La France encore bien présente au Maroc

Au-delà de son influence géopolitique, la Russie grignote indéniablement des parts de marché, parfois historiquement possédées par l’UE ou la France. C’est notamment le cas de l’Algérie, qui sort peu à peu du giron de l’Hexagone, rappelle Roland Guiragossian, à la tête du bureau « Algérie et Moyen Orient » d’Intercéréales : « Fin février, les importations en provenance de la Russie représentaient 1,6 Mt, soit 40 % des achats de la campagne, et autant que la totalité de celle de 2021-2022. » Si l’origine française a légèrement remonté début 2024, l’Algérie figure désormais dans le top 5 des pays importateurs de blé russe. Au Maroc, la France conserve sa place de leader avec plus de 50 % de parts de marché contre moins de 10 %, pour la Russie, pour 2023-24. « Les relations diplomatiques entre la France et le Maroc sont de nouveau au beau fixe, mais la présence russe est de plus en plus importante, souligne Yann Lebeau, responsable du bureau « Maghreb - Afrique subsaharienne ». Une cinquantaine d’attachés agricoles a ainsi été déployée, pour tenter de convaincre de se tourner vers les céréales russes. »

Enfin, en Égypte, le blé russe a renforcé sa position de domination dans le cadre du conflit russo-ukrainien. Pour la campagne 2023-24, la Russie détient ainsi 66 % des parts de marché, contre seulement 14 % pour l’Ukraine. Ses chiffres étaient respectivement de 44 et 30 % en 2021-22. « Le Gasc [l’organe en charge de l’achat du blé, ndlr] a totalement changé son modèle de business, souligne Roland Guiragossian. 62 % du marché est opéré par des entreprises russes dont on ne connaissait pas le nom il y a quelques années. »

 

L’économie russe, « touchée mais pas coulée »

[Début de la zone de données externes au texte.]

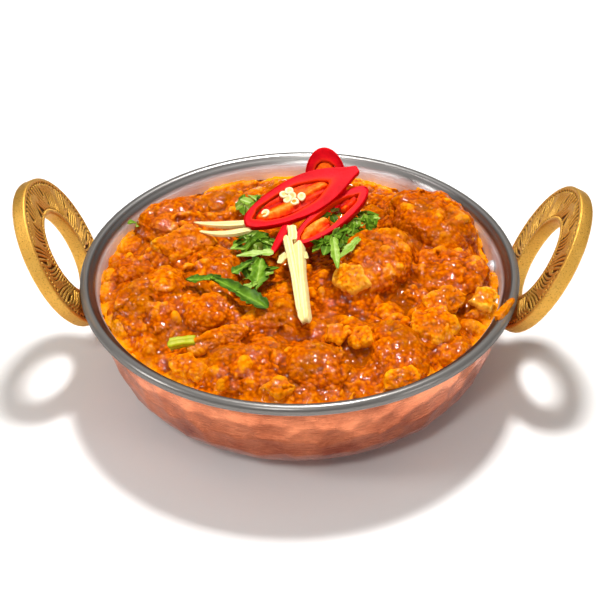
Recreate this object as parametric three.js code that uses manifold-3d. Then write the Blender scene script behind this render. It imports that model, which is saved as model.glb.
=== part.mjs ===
// Lamb masala in a small karahi: a hammered copper bowl with a stainless steel liner that is rolled over
// the rim, two cast brass ring handles, and a filling of lamb and onion pieces in a thick masala sauce,
// topped with sliced red chilli, ginger matchsticks and fresh coriander.
//
// Frame: millimetres, +Z up, the handles lie along X, the origin is the middle of the base on the ground.

import * as THREE from 'three';
import { mergeVertices } from 'three/addons/utils/BufferGeometryUtils.js';
import Module from 'manifold-3d';

const wasm = await Module();
wasm.setup();

// ---- Driving dimensions ------------------------------------------------------------------------------

const radians = THREE.MathUtils.degToRad;
const GAP = 0.3;                 // clearance between pieces that touch
const ROUND = 48;                // sides of everything turned on the bowl's axis

const BASE_RADIUS = 43.4;        // flat foot of the bowl
const WALL_TOP_RADIUS = 71.16;   // outside of the copper where it ends under the rim
const WALL_TOP = 39.7;
const WALL_FOOT_SLOPE = 0.42;    // radians above the ground where the wall leaves the foot
const WALL_LEAN = 0.17;          // radians outward from upright at the top
const FOOT_PULL = 24.7;          // how far the wall keeps each of those directions
const LEAN_PULL = 29.2;
const COPPER_THICKNESS = 1.0;
const LINER_THICKNESS = 0.9;
const LINER_OUTSIDE = COPPER_THICKNESS + GAP;
const LINER_INSIDE = LINER_OUTSIDE + LINER_THICKNESS;
const FILLING_OUTSIDE = LINER_INSIDE + GAP;

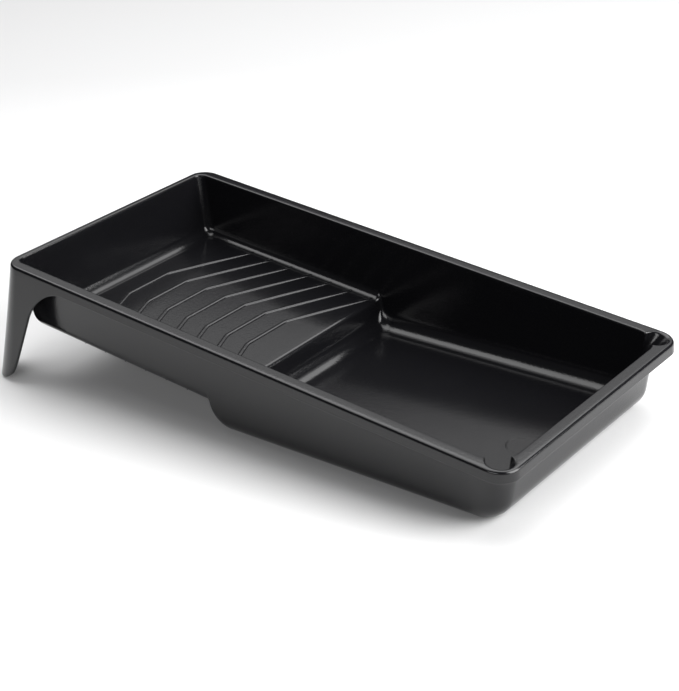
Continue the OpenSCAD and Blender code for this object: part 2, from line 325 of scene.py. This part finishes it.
def columnPoints(col, edgeNormal):
    pts = []
    filletSteps, wallSteps, wallPower = counts["fillet"], counts["wall"], spread["wallPower"]
    pts.append(lowPoint(col, 90, 0, tray["floorEdge"]))
    for i in range(filletSteps + 1):
        pts.append(lowPoint(col, 90 - 90 * i / filletSteps, 0))
    low = -pts[-1][2]
    er = tray["edgeRound"]
    for i in range(1, wallSteps + 1):  # inner wall, closer rows near the top
        d = er + (low - er) * (1 - i / wallSteps) ** wallPower
        p = wallPoint(col, d, 0, 0)
        pts.append((p[0], p[1], -d))
    for i in range(1, counts["innerEdge"] + 1):  # rounding at the flange's inner edge
        a = math.radians(90 * i / counts["innerEdge"])
        d = er * (1 - math.sin(a))
        p = wallPoint(col, d, 0, 0) + edgeNormal * er * (1 - math.cos(a))
        pts.append((p[0], p[1], -d))
    tr = tray["topRound"]
    inner = Vector(pts[-1][:2])
    outer = outerPoint(col["o"], -tr)
    for w in spread["flangeRows"]:
        p = inner.lerp(outer, w)
        pts.append((p[0], p[1], 0))
    for i in range(counts["outerEdge"] + 1):  # rounding at the rim's outer edge
        a = math.radians(90 * i / counts["outerEdge"])
        d = tr * (1 - math.cos(a))
        p = outerPoint(col["o"], tr * (math.sin(a) - 1) + lean(d))
        pts.append((p[0], p[1], -d))
    s = skirtDepth(col["t"])
    lr = tray["lowRound"]
    rows = counts["skirt"]
    for i in range(1, rows + 1):
        d = tr + (s - lr - tr) * i / rows
        p = outerPoint(col["o"], lean(d))
        pts.append((p[0], p[1], -d))
    for a in spread["lowAngles"]:
        e, d = lr * (1 - math.cos(math.radians(a))), s - lr * (1 - math.sin(math.radians(a)))
        p = outerPoint(col["o"], lean(d) - e)
        pts.append((p[0], p[1], -d))
    for a in spread["lowAngles"][::-1] + (0,):
        e, d = wall - lr * (1 - math.cos(math.radians(a))), s - lr * (1 - math.sin(math.radians(a)))
        p = outerPoint(col["o"], lean(d) - e)
        pts.append((p[0], p[1], -d))
    for i in range(1, rows):
        d = mix(s - lr, wall + lr, i / (rows - 1))
        p = outerPoint(col["o"], lean(d) - wall)
        pts.append((p[0], p[1], -d))
    p = outerPoint(col["o"], -wall - lr)
    pts.append((p[0], p[1], -wall))
    high = -lowPoint(col, 0, 1)[2]
    for i in range(wallSteps):
        d = mix(wall, high, (i / wallSteps) ** wallPower)
        p = wallPoint(col, d, wall, 1)
        pts.append((p[0], p[1], -d))
    for i in range(filletSteps + 1):
        pts.append(lowPoint(col, 90 * i / filletSteps, 1))
    pts.append(lowPoint(col, 90, 1, tray["floorEdge"]))
    return pts


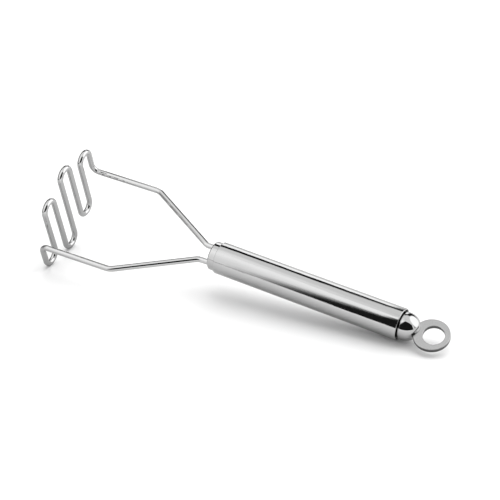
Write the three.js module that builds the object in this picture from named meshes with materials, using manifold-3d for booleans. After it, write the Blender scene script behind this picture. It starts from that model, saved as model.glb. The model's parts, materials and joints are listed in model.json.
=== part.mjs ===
// Wire potato masher: one bent steel wire whose two ends are held in a tubular handle
// with a domed end cap and a flat hanging ring. Millimetres, +Z up.
//
// Every piece is drawn in the handle frame: x runs along the handle's axis from the tube's
// front edge (x = 0) towards the ring, y runs across the wire arms and z is square to both.
// The whole masher is then laid down the way it lies on a table: on two of the lower
// bends of its zigzag face and on the rear edge of the handle tube.

import * as THREE from "three";
import { mergeVertices } from "three/addons/utils/BufferGeometryUtils.js";
import Module from "manifold-3d";

const wasm = await Module();
wasm.setup();

// Driving dimensions of the handle.
const TUBE_LENGTH = 123;
const TUBE_RADIUS = 10;
const TUBE_WALL = 0.7;
const TUBE_EDGE_ROUND = 0.35;
const GAP = 0.3;

// Driving dimensions of the wire. Distances ahead of the tube are along the axis.
const WIRE_RADIUS = 1.8;
const COLUMN_PITCH = 11.08;
const FACE_AHEAD = 108.8;
const SHOULDER_AHEAD = 60;
const TANG_BEND_AHEAD = 12;
const TANG_OFFSET = 5.7;
const TANG_DEPTH = 8.5;
const FRAME_YAW = THREE.MathUtils.degToRad(2.2);

// How far the zigzag's bends reach from the arms' plane: outer, middle and inner bends.
const OUTER_REACH = 20.8;
const MIDDLE_REACH = 22.8;
const INNER_REACH = 29.9;

// Bend radii of the wire's centre line.
const TANG_BEND_RADIUS = 7;
const SHOULDER_RADIUS = 9;
const CORNER_RADIUS = 5;
const U_BEND_RADIUS = COLUMN_PITCH / 2;

// Front plug, rear cap and ring.
const PLUG_RADIUS = TUBE_RADIUS - TUBE_WALL - GAP;
const PLUG_PROUD = 4.8;
const PLUG_DEPTH = 10;
const PLUG_EDGE_ROUND = 1.1;
const CAP_RADIUS = 8.6;
const CAP_SKIRT = 2.4;
const CAP_DOME_LENGTH = 9.2;
const CAP_WALL = 1.2;
const CAP_SPIGOT_DEPTH = 9;
const CAP_NECK_DEPTH = 0.8;
const CAP_GROOVE_RADIUS = 7.9;
const CAP_GROOVE_WIDTH = 1.0;
const RING_CENTRE = 19.3;
const RING_RADIUS = 11.1;
const RING_HOLE_RADIUS = 6.55;
const RING_HOLE_SHIFT = 1.3;
const RING_THICKNESS = 2.5;
const RING_BEVEL = 0.25;
const RING_TAB_REACH = 18;
const RING_TAB_HALF_WIDTH = 4.6;

// Smoothness of the faceted solids.
const LATHE_SIDES = 56;
const WIRE_SIDES = 12;
const STEPS_PER_RIGHT_ANGLE = 5;

const HALF_WIDTH = 3 * COLUMN_PITCH;
const AXIS_X = new THREE.Vector3(1, 0, 0);
const AXIS_Z = new THREE.Vector3(0, 0, 1);

const steel = (color, roughness) =>
  new THREE.MeshStandardMaterial({ color, roughness, metalness: 1 });
const polishedSteel = () => steel(0xc4c6c8, 0.12);
const brushedSteel = () => steel(0xbcbec0, 0.28);
const satinSteel = () => steel(0xb4b6b8, 0.35);

// ---------------------------------------------------------------- the bent wire

// A wire path with round corners. Each straight is one step long and each corner has
// evenly spaced stations, so the sweep spends its facets on the bends.
class BentWire extends THREE.Curve {
  constructor(corners) {
    super();
    this.stations = [];
    const first = corners[0];
    const last = corners[corners.length - 1];
    this.addStation(first.point, corners[1].point.clone().sub(first.point).normalize());
    for (let i = 1; i < corners.length - 1; i++) {
      this.addCorner(corners[i - 1].point, corners[i], corners[i + 1].point);
    }
    this.addStation(last.point, this.stations.at(-1).tangent);
  }

  addStation(point, tangent) {
    const previous = this.stations.at(-1);
    const repeated = previous && previous.point.distanceTo(point) < 1e-3;
    if (!repeated) {
      this.stations.push({ point: point.clone(), tangent: tangent.clone() });
    }
  }

  // The arc that rounds one corner, tangent to the straights on both sides.
  addCorner(before, corner, after) {
    const along = corner.point.clone().sub(before).normalize();
    const away = after.clone().sub(corner.point).normalize();
    const turn = along.angleTo(away);
    const axis = along.clone().cross(away).normalize();
    const start = corner.point
      .clone()
      .addScaledVector(along, -corner.radius * Math.tan(turn / 2));
    const toCentre = axis.clone().cross(along);
    const centre = start.clone().addScaledVector(toCentre, corner.radius);
    const steps = Math.max(2, Math.round((STEPS_PER_RIGHT_ANGLE * turn) / (Math.PI / 2)));
    for (let k = 0; k <= steps; k++) {
      const angle = (turn * k) / steps;
      const spoke = start.clone().sub(centre).applyAxisAngle(axis, angle);
      this.addStation(spoke.add(centre), along.clone().applyAxisAngle(axis, angle));
    }
  }

  getPoint(t, target = new THREE.Vector3()) {
    const place = t * (this.stations.length - 1);
    const low = Math.min(Math.floor(place + 1e-9), this.stations.length - 2);
    return target.lerpVectors(
      this.stations[low].point,
      this.stations[low + 1].point,
      place - low,
    );
  }

  getTangent(t, target = new THREE.Vector3()) {
    const place = Math.round(t * (this.stations.length - 1));
    return target.copy(this.stations[place].tangent);
  }

  getPointAt(u, target) {
    return this.getPoint(u, target);
  }

  getTangentAt(u, target) {
    return this.getTangent(u, target);
  }
}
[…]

Après une chute de 2 % en 2022, l’économie russe a rebondi de 3,5 % en 2023. Si deux tiers des entreprises russes se disent touchées par les sanctions économiques prises par l’UE, « les attentes concernant les effets de ces sanctions étaient peut-être excessives, appuie Julien Vercueil, professeur d’économie et vice-président de l’Institut national des langues et civilisations orientales, Inalco. L’économie russe a été touchée, mais pas coulée, ne croyons pas que celle-ci se soit repliée sur elle-même. Si les échanges avec les pays occidentaux ont largement baissé, ceux avec d’autres pays comme la Chine se sont maintenus, voire développés ». L’Inde a ainsi multiplié par douze ses importations de pétrole brut depuis la Russie, qu’elle transforme ensuite et revend, notamment à l’UE et aux États-Unis. Quant aux importations de céréales russes par l’UE, celles-ci n’ont pas totalement disparu : elles représentent actuellement 5 % des quantités importées de blé tendre, 4 % pour l’orge et 1,7 % pour le maïs.